Information supplied:

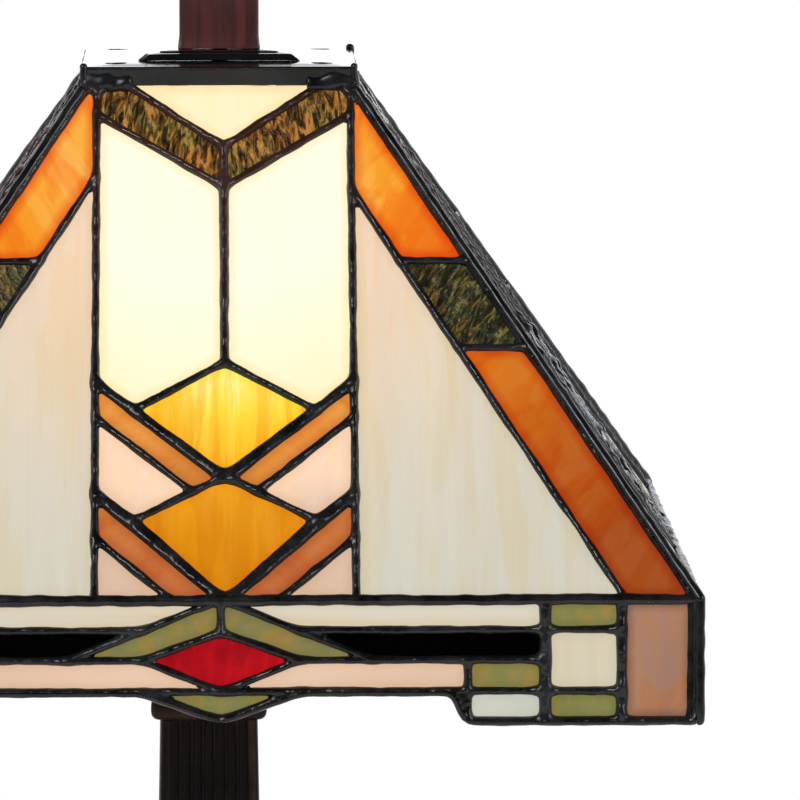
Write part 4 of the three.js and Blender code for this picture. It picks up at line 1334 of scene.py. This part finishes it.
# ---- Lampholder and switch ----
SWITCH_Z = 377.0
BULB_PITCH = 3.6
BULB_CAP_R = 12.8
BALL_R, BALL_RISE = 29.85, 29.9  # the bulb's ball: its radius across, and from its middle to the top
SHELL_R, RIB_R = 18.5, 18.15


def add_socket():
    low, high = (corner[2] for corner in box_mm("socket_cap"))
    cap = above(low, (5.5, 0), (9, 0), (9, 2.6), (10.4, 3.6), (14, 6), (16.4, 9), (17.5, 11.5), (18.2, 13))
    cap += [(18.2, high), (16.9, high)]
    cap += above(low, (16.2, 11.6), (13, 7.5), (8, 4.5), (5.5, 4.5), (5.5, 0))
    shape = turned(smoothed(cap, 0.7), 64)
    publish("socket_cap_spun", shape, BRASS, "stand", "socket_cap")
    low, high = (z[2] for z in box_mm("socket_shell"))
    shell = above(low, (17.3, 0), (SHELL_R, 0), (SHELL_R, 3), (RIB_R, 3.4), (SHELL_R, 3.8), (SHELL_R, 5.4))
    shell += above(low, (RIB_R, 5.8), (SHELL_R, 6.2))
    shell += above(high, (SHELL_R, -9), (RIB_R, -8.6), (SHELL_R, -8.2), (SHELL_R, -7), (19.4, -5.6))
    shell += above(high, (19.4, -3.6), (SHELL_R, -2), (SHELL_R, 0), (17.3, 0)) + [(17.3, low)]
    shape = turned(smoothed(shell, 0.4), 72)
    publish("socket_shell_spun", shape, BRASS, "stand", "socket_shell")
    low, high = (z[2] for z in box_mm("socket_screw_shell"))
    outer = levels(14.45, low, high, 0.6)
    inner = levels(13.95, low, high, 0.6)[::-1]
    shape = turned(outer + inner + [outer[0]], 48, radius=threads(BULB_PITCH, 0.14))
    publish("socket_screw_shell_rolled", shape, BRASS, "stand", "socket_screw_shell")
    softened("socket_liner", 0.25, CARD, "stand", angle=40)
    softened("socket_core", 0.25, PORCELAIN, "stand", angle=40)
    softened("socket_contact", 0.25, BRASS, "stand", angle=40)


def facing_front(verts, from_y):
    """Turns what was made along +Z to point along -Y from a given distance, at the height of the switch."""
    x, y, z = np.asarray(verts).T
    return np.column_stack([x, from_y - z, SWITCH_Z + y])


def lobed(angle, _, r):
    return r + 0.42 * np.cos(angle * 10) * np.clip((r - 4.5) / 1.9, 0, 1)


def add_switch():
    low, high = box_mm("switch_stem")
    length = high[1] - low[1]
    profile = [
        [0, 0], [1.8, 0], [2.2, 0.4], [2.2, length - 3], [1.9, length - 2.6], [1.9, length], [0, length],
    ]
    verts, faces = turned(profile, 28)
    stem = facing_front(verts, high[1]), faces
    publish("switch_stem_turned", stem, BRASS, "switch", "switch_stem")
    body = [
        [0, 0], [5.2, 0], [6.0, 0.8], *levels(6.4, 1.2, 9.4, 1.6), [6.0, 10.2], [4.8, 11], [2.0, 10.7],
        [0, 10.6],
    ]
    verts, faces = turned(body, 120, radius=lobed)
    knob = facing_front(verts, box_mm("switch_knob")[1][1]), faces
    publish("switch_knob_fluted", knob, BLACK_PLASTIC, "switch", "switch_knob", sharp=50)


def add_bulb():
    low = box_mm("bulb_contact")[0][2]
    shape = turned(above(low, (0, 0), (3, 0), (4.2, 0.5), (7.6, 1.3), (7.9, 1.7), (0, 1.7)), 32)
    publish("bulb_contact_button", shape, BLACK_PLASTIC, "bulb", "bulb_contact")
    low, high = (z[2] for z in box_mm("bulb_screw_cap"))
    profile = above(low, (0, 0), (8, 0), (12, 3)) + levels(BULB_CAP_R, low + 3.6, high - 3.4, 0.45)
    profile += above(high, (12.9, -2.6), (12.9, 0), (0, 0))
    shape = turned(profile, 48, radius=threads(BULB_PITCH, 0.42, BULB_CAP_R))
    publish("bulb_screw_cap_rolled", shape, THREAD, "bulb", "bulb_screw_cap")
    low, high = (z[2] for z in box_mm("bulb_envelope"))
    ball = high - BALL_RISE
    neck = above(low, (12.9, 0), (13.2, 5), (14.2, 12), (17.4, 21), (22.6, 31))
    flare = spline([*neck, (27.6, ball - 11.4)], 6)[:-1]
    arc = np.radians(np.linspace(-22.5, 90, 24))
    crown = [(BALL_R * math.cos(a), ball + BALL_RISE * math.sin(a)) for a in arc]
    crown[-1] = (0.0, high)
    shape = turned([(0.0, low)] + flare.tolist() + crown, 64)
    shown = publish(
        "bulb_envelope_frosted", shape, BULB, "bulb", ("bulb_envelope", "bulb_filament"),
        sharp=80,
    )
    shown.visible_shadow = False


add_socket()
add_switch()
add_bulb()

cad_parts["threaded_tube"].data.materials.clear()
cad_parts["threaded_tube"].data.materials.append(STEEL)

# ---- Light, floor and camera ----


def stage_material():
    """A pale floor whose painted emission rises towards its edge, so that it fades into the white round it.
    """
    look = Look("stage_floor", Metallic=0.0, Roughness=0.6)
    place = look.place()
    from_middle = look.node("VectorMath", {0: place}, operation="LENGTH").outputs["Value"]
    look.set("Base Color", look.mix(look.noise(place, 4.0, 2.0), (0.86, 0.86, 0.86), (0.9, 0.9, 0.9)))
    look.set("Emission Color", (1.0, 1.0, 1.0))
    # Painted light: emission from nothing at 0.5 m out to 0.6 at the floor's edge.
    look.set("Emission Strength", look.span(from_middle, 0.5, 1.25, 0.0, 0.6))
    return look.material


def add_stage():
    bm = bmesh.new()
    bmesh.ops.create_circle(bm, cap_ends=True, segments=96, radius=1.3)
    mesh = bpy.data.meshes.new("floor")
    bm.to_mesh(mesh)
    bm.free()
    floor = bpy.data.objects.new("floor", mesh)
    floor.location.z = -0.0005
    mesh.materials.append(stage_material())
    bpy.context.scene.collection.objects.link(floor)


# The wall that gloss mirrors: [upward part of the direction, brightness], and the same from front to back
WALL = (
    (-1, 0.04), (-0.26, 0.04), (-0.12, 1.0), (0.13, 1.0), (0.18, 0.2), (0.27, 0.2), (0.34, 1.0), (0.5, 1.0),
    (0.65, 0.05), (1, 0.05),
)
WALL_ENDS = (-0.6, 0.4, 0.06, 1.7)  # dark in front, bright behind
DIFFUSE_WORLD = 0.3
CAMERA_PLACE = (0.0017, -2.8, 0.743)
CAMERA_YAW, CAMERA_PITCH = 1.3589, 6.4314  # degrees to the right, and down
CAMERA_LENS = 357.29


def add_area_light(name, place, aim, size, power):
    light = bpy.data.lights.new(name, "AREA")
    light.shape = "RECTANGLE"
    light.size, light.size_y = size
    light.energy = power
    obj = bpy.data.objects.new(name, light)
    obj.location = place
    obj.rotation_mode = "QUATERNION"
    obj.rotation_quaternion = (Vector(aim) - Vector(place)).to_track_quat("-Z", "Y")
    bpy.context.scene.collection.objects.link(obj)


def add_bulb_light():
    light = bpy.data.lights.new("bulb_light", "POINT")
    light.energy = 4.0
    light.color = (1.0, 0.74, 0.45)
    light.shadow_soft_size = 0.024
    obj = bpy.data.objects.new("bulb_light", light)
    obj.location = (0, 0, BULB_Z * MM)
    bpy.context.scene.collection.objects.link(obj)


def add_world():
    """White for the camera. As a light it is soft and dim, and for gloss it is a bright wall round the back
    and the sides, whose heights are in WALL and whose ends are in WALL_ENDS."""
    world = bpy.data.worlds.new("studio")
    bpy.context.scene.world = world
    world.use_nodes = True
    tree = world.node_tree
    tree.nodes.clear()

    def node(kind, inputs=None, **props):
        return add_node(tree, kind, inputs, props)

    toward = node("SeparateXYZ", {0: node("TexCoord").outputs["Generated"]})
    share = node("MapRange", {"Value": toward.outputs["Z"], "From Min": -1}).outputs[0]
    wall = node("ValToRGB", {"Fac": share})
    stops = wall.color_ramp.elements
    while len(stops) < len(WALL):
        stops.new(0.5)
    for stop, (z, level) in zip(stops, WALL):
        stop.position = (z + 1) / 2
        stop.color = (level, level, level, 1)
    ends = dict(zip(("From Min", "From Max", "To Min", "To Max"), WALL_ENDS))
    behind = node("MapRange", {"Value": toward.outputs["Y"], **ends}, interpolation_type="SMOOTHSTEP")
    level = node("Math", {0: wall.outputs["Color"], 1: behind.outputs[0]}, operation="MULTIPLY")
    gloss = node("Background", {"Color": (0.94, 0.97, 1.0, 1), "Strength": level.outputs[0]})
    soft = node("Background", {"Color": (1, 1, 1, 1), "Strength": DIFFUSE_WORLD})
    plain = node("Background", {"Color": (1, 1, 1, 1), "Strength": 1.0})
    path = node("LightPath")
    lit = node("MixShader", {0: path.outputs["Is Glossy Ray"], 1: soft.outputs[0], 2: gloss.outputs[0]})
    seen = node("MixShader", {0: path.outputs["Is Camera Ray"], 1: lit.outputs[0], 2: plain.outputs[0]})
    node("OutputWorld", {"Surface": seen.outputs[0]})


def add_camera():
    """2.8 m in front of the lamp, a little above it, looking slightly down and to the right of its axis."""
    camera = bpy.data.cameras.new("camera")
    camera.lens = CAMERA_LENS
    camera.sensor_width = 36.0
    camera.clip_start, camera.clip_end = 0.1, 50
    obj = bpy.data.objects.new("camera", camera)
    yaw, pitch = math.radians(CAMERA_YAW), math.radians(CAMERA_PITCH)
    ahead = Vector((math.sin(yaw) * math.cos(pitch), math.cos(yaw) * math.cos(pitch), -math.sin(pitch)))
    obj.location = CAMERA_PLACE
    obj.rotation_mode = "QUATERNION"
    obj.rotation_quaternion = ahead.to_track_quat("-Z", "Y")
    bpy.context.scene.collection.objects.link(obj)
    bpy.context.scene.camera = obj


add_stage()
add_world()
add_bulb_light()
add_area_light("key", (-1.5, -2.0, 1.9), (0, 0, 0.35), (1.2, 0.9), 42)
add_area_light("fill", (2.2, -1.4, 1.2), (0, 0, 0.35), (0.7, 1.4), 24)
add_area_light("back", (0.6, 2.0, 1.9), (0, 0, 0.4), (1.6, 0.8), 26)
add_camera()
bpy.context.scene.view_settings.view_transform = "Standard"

What to produce: Return exactly the opening lines of the listing above, ending with the line that has "SHELL_R, RIB_R = 18.5, 18.15".

Output of the exercise:
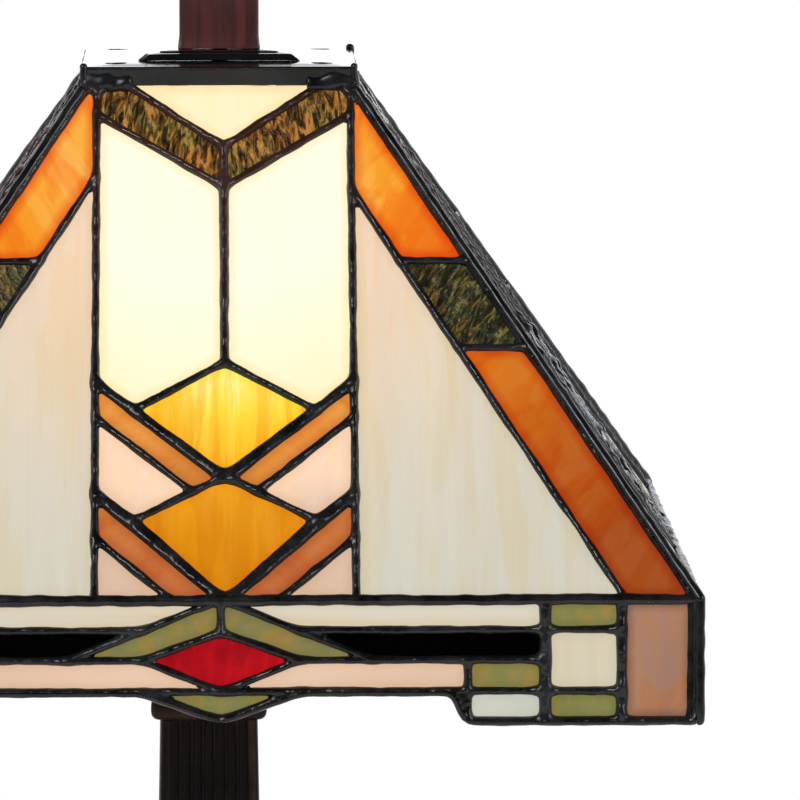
Write part 4 of the three.js and Blender code for this picture. It picks up at line 1334 of scene.py. This part finishes it.
# ---- Lampholder and switch ----
SWITCH_Z = 377.0
BULB_PITCH = 3.6
BULB_CAP_R = 12.8
BALL_R, BALL_RISE = 29.85, 29.9  # the bulb's ball: its radius across, and from its middle to the top
SHELL_R, RIB_R = 18.5, 18.15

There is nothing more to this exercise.